For the last two weeks, we’ve looked at ladies clothing and accessories. Surely nothing says “occasion” more than a stylish hat and Victorian ladies took their appearance (and head wear) very seriously indeed.
Ladies hat pins were created in great quantities during Victorian times. Before this time, while gentlemen communicated their status by wearing hats, ladies covered their heads with hoods and bonnets tied under the chin by ribbons or strings.
These strings became so symbolic of womanly style that early feminists rushed to get rid of them. Freedom from “bonnet strings” was identified with the drive for equality. Some historians actually theorise that the women’s suffrage movement began with the invention of the hat pin-making machine in 1832. So, when we admire the gorgeous hatpins worn between the 1830s and 1920s, it’s poignant to remember that these were much more than just fashion statements.
Although they quickly evolved into ornate jewels, the first commercially produced hatpins were simple skewers of base metal with tapering tips, ranging from about four inches to a foot long. They were for practical purposes rather than decoration. Women who enjoyed sporting activities needed bigger pins to keep their hair and hats in place. Other ladies expressed more sedate tastes with ornaments such as musical instruments, animals and seashells. Ladies at the top end of the market opted for silver or gold pins embellished with cameos, gemstones and pearls.

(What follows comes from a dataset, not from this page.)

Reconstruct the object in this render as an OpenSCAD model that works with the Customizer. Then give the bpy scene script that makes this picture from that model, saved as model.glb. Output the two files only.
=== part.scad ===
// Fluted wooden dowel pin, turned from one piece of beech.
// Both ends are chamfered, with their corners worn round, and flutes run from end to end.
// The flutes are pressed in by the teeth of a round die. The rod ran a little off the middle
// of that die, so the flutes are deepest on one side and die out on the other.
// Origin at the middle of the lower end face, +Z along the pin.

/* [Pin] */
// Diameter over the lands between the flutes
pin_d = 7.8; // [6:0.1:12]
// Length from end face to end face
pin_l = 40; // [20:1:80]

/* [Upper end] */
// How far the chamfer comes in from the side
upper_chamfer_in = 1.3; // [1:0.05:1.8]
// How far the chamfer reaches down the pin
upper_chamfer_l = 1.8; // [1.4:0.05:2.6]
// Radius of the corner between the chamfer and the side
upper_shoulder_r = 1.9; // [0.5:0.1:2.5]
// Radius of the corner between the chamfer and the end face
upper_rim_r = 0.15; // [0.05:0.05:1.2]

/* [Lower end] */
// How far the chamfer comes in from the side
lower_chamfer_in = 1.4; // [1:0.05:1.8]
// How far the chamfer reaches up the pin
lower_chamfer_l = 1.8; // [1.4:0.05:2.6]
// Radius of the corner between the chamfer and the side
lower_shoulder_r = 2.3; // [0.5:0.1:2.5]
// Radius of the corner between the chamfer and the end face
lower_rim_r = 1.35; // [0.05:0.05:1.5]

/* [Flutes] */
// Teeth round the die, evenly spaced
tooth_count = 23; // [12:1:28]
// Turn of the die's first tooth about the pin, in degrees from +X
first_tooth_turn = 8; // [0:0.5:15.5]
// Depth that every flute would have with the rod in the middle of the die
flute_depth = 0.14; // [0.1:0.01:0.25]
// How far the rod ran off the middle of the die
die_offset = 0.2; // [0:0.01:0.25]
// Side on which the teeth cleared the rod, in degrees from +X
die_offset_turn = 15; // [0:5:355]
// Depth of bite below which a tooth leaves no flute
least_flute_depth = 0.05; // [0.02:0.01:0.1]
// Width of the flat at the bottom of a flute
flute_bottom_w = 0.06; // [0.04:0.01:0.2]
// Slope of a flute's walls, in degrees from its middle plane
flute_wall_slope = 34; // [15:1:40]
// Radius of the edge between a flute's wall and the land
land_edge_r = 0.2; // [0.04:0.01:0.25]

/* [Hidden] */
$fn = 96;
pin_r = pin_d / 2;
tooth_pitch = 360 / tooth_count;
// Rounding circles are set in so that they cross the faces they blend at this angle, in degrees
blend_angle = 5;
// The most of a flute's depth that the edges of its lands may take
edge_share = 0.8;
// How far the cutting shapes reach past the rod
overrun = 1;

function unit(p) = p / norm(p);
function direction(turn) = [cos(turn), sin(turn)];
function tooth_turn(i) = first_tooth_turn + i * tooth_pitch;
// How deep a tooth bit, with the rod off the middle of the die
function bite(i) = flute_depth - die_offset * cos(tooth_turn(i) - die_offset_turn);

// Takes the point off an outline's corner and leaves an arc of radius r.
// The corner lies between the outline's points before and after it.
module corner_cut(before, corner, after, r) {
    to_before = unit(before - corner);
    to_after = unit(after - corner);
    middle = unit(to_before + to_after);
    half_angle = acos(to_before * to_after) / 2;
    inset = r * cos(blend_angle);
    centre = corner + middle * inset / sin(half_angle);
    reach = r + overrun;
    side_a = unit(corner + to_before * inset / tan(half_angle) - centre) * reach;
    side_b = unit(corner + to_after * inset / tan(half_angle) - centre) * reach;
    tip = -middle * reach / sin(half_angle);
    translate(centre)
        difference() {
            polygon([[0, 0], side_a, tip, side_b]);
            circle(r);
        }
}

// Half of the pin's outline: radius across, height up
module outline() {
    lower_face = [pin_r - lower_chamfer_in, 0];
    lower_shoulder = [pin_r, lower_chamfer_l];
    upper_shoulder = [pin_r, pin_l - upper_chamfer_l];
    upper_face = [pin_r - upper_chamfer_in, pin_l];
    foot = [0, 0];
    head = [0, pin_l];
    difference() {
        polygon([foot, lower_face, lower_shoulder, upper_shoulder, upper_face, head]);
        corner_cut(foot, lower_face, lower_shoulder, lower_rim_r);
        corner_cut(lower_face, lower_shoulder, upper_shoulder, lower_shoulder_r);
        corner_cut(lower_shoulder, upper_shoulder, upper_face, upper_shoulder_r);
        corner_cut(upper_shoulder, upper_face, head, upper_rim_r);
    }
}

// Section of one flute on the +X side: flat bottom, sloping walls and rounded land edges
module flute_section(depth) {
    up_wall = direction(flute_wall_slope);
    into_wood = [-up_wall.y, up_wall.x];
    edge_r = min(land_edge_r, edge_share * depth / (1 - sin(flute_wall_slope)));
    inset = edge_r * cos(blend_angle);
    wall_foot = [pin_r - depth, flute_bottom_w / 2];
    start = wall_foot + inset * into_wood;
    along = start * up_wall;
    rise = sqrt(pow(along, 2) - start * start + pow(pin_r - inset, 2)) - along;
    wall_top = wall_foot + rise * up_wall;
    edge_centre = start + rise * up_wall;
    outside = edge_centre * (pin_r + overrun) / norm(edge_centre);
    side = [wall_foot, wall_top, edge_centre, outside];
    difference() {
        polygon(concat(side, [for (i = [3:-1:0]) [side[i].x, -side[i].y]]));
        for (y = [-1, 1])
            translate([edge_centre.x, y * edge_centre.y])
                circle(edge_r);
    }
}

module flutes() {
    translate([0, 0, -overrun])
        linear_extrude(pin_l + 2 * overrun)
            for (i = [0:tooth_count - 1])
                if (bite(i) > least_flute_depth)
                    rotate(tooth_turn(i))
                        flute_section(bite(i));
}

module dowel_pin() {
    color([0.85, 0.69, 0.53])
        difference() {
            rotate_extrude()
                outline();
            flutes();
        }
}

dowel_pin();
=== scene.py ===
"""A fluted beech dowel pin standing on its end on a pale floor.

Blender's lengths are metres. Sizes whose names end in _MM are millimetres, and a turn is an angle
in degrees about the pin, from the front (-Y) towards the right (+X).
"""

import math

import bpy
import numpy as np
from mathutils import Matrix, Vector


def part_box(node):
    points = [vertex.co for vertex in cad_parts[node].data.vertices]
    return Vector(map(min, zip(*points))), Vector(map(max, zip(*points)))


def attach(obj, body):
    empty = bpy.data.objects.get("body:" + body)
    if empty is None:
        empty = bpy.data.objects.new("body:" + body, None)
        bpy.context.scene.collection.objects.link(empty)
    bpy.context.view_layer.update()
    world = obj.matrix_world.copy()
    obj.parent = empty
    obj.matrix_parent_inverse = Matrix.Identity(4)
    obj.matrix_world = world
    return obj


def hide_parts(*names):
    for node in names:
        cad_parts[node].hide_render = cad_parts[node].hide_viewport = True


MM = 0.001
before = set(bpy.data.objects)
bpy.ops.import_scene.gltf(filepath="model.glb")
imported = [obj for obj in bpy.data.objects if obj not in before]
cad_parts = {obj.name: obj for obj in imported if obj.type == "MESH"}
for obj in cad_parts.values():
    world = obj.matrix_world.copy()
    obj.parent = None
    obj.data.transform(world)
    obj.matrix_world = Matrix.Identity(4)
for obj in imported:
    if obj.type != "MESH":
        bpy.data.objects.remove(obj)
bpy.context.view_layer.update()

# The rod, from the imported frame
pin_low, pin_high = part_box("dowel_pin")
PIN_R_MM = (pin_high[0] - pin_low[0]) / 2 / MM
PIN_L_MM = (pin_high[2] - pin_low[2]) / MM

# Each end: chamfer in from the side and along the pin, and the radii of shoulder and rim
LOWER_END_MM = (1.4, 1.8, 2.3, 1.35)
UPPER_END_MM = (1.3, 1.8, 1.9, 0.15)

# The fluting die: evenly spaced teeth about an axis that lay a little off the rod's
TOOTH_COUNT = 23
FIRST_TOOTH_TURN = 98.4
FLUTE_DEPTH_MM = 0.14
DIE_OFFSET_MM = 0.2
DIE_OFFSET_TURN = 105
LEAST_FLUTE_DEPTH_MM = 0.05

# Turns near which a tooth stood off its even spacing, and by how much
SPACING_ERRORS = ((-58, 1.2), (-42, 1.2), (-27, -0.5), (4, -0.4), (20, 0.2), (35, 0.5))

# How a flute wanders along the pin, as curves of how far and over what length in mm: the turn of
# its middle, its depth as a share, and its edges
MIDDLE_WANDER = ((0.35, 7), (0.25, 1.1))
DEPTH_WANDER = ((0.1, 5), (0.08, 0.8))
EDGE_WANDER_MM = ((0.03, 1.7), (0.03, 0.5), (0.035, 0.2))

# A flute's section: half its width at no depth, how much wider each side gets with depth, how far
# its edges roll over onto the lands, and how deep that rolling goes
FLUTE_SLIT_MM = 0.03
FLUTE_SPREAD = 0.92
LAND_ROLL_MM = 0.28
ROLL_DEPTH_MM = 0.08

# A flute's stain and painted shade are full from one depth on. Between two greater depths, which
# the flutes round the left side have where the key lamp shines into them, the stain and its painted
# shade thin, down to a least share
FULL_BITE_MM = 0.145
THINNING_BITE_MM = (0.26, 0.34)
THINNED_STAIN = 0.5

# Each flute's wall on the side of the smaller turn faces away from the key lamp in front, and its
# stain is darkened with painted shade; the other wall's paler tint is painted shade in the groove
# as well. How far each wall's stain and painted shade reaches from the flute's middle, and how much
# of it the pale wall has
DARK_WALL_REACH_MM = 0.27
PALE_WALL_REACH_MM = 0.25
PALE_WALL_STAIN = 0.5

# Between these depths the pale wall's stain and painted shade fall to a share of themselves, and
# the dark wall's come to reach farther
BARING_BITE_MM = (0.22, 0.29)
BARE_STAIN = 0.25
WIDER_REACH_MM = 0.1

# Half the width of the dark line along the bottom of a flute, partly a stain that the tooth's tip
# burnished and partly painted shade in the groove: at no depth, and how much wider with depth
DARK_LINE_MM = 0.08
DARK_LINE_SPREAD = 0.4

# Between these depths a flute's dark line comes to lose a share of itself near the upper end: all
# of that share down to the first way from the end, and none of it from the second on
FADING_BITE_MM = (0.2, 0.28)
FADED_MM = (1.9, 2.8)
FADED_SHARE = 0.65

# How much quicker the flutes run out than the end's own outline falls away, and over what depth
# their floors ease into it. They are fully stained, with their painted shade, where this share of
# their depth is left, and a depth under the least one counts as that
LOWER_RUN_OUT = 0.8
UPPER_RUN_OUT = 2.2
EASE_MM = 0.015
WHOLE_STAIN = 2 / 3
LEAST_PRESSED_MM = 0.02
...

Producing functional and decorative pins was a thriving industry at the start of the 19th century and these handcrafted pins were so costly and treasured that stealing them was a hanging offence. Despite their high price, demand in England skyrocketed.
The finest hatpins frequently have adjustable ends, allowing their gemstone ornaments to swivel toward the light, regardless of how the pin is inserted. Some even hold containers that screw open to reveal a tiny mirror and powder puff or a vinaigrette filled with smelling salts.
Many people who are interested in fashions of a by-gone age love collecting hat pins. They take up very little room and are easy to store. A good collection can be built up reasonably cheaply, leaving a little spare cash for when you find that extra special jewelled or ornate pin.